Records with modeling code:
· · · ·
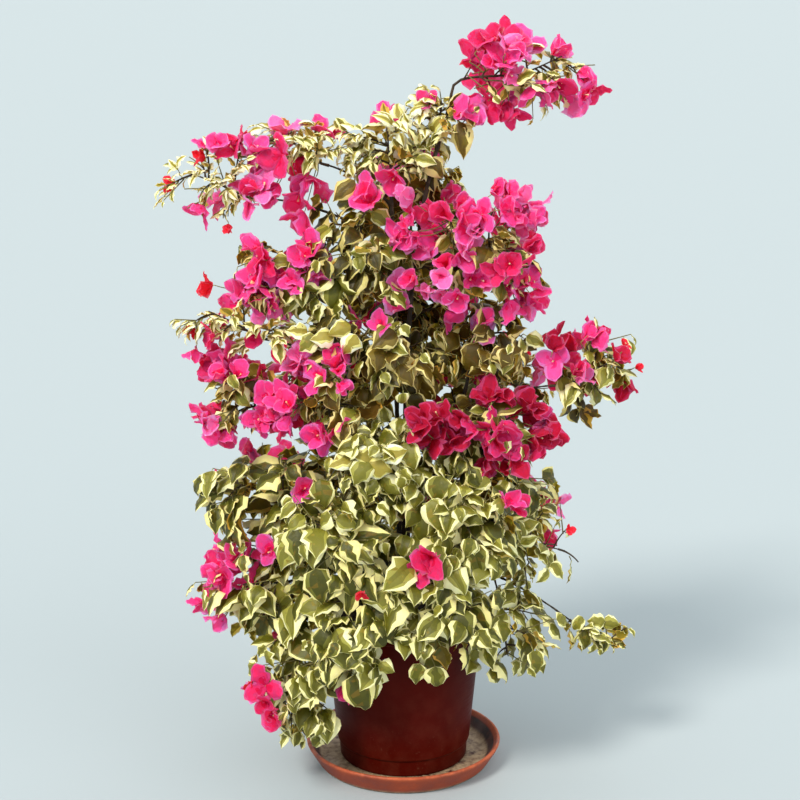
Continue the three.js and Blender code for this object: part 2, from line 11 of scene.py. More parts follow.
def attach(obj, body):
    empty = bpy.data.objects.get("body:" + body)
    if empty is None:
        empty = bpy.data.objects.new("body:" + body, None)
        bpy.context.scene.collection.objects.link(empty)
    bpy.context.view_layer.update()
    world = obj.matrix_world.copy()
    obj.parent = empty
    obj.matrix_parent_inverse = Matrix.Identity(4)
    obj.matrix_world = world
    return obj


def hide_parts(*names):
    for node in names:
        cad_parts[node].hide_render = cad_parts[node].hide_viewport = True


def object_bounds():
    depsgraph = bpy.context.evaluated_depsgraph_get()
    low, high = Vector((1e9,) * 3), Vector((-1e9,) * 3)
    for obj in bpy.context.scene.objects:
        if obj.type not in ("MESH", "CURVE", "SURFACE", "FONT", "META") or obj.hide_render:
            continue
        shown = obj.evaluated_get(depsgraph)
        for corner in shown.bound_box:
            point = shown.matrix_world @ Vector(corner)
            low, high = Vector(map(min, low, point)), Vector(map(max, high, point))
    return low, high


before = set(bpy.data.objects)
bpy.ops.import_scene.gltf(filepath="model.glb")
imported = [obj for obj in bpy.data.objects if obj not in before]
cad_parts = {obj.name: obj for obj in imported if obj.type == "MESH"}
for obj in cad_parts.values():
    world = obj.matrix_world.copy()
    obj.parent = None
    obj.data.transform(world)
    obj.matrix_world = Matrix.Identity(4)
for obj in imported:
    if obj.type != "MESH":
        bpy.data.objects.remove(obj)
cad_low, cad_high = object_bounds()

# Bougainvillea bush in a plastic pot that stands on a clay saucer.
# The growth is worked out in millimetres, as in the part's source, and meshes are in metres.
MM = 0.001
UP = np.array([0.0, 0.0, 1.0])
FULL_TURN = 2 * math.pi
GOLDEN_TURN = math.pi * (3 - math.sqrt(5))

# Sizes that the solids have.
SEAT_GAP = 0.3
SAUCER = dict(foot=145, rim=165, height=38, wall=6, floor=12, lip=3)
POT = dict(foot=107, base=112, top=132, height=266, wall=3, foot_band=27, step=3)
POT_RIM = dict(out=5, height=22)
POT_BOTTOM = SAUCER["floor"] + SEAT_GAP
POT_TOP = POT_BOTTOM + POT["height"]
SOIL = dict(below=26, crown=34, mound=4)
SOIL_TOP = POT_TOP - SOIL["below"]
TRUNK = dict(radius=14, flare=9, flare_height=16, ribs=5, height=62, lean=4)
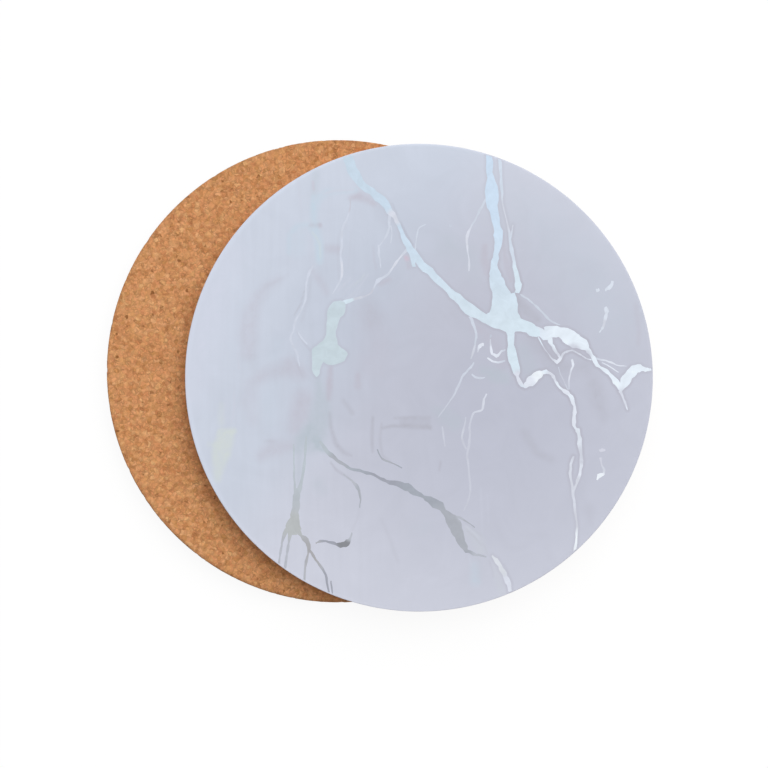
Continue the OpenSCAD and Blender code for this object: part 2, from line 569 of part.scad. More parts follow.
lower_cork_pad();
lower_glue_film();
lower_core_board();
lower_edge_lacquer();
lower_decor_laminate();
lower_main_veins();
lower_branch_veins();
lower_hairline_veins();
lower_smoky_veins();
lower_foil_flecks();
upper_cork_pad();
upper_glue_film();
upper_core_board();
upper_edge_lacquer();
upper_decor_laminate();
upper_main_veins();
upper_branch_veins();
upper_hairline_veins();
upper_smoky_veins();
upper_foil_flecks();
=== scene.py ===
"""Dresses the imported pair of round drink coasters: cork, marble laminate, pressed foil, plain stage."""
import math

import bpy
import numpy as np
from mathutils import Euler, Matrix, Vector
from mathutils.bvhtree import BVHTree


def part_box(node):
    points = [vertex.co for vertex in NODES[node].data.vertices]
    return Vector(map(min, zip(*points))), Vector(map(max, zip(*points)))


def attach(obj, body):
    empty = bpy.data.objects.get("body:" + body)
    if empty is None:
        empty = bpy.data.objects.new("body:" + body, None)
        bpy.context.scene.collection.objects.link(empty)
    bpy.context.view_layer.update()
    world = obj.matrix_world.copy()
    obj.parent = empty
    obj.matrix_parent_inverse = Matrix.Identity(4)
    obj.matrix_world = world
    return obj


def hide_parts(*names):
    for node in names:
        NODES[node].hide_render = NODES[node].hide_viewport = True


bl_info = {
    "name": "Cork and marble drink coasters",
    "version": (1, 0, 0),
    "blender": (4, 5, 0),
    "location": "View3D > Sidebar > Coasters",
    "description": "Dresses two round drink coasters: cork, marble laminate and pressed foil veins",
    "category": "Add Mesh",
}

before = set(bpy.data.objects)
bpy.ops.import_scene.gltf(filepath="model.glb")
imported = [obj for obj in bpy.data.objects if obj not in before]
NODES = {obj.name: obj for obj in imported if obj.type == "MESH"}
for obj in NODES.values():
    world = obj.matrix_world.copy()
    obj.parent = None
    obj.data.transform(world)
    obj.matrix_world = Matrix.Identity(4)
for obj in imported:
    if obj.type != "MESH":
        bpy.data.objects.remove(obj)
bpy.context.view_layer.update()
MM = 0.001

# The upper coaster stands upright in the frame, so the sizes of both are read from it
CORK_LOW, CORK_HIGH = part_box("upper_cork_pad")
SHEET_LOW, SHEET_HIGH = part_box("upper_decor_laminate")
DISC_RADIUS = (CORK_HIGH.x - CORK_LOW.x) / 2
COASTER_HEIGHT = SHEET_HIGH.z - CORK_LOW.z
UPPER_CENTRE = Vector(((CORK_LOW.x + CORK_HIGH.x) / 2, (CORK_LOW.y + CORK_HIGH.y) / 2, CORK_LOW.z))
COASTERS = ("lower", "upper")

# Height of the printed face over the coaster's foot, in shares of its radius
PRINT_LEVEL = 0.1
# How far a modelled piece's box may lie from the box of its CAD node
MOST_MISFIT = 0.3 * MM
# A step of a profile whose radius changes by a smaller share than this keeps it
LEAST_RESIZE = 1e-9
# The distance to the bright foil is kept up to this, in millimetres
FOIL_GAP_MOST = 3.0
# The tables of the print and the foil are in thousandths of the radius
PER_RADIUS = 1000


def linear(value):
    """An sRGB hex code as the linear colour, with alpha 1, that shaders take. Other values stay."""
    if not isinstance(value, str):
        return value
    shares = [int(value[i:i + 2], 16) / 255 for i in (1, 3, 5)]
    return tuple(s / 12.92 if s <= 0.04045 else ((s + 0.055) / 1.055) ** 2.4 for s in shares) + (1.0,)


def colour_prop(name, description, code):
    return bpy.props.FloatVectorProperty(
        name=name, description=description, default=linear(code), size=4, min=0, max=1, subtype="COLOR")


def length_prop(name, description, default, low, high):
    return bpy.props.FloatProperty(
        name=name, description=description, default=default, min=low, max=high, unit="LENGTH")


class CoasterSizes(bpy.types.PropertyGroup):
    disc_radius: length_prop(
        "Coaster radius", "Radius of each coaster, as the frame has it", DISC_RADIUS, 0.03, 0.08)
    lower_turn: bpy.props.FloatProperty(
        name="Turn of the lower coaster", description="How the lower coaster's face-down print is turned",
        default=math.radians(140), subtype="ANGLE", unit="ROTATION")
    sheet_round: length_prop(
        "Laminate edge", "Radius that softens the laminate's outer edge", 0.2 * MM, 0.05 * MM, 0.28 * MM)
    cork_round: length_prop(
        "Cork edge", "Radius that softens the cork's outer edge", 0.35 * MM, 0.1 * MM, 0.8 * MM)
    foil_rise: length_prop(
        "Foil rise", "How far the foil stands above the laminate", 0.01 * MM, 0.002 * MM, 0.03 * MM)
    sheet_spans: bpy.props.IntProperty(
        name="Laminate grid", description="Squares across the laminate's face, which carry its print",
        default=268, min=40, max=280)
    cork_spans: bpy.props.IntProperty(
        name="Cork grid", description="Squares across the cork's face, which carry its relief",
        default=288, min=40, max=296)
    granule: length_prop(
        "Cork granule", "Width of a pressed cork granule", 0.8 * MM, 0.4 * MM, 3 * MM)
    granule_relief: length_prop(
        "Granule relief", "Depth of the seams between cork granules", 0.06 * MM, 0, 0.3 * MM)
    pit_depth: length_prop(
        "Pit depth", "Depth of the pits where a granule has broken out", 0.16 * MM, 0, 0.4 * MM)


class CoasterColours(bpy.types.PropertyGroup):
    cork_pale: colour_prop("Pale cork", "Palest granules", "#EFB781")
    cork_body: colour_prop("Cork", "Usual granules", "#E09F6A")
    cork_dark: colour_prop("Dark cork", "Darker granules", "#C1814E")
    cork_bark: colour_prop("Bark", "Specks of bark between the granules", "#85552D")
    marble_heart: colour_prop("Marble, middle", "Ground of the print in the middle", "#C4C7D7")
    marble_field: colour_prop("Marble, field", "Ground of the print further out", "#CCCFDE")
    marble_rim: colour_prop("Marble, rim", "Ground of the print at the rim", "#D9DCEA")
    lacquer: colour_prop("Edge lacquer", "Sealer on the cut edge of the board", "#5C4230")
    floor: colour_prop("Floor", "Plain floor under the coasters", "#E8E8EA")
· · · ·
**Exercise instructions:** Using the entries above, return exactly the lines from the line with "lower_edge_lacquer();" to the line with "from mathutils.bvhtree import BVHTree", counting both of those lines.

**Exercise answer:**
lower_edge_lacquer();
lower_decor_laminate();
lower_main_veins();
lower_branch_veins();
lower_hairline_veins();
lower_smoky_veins();
lower_foil_flecks();
upper_cork_pad();
upper_glue_film();
upper_core_board();
upper_edge_lacquer();
upper_decor_laminate();
upper_main_veins();
upper_branch_veins();
upper_hairline_veins();
upper_smoky_veins();
upper_foil_flecks();
=== scene.py ===
"""Dresses the imported pair of round drink coasters: cork, marble laminate, pressed foil, plain stage."""
import math

import bpy
import numpy as np
from mathutils import Euler, Matrix, Vector
from mathutils.bvhtree import BVHTree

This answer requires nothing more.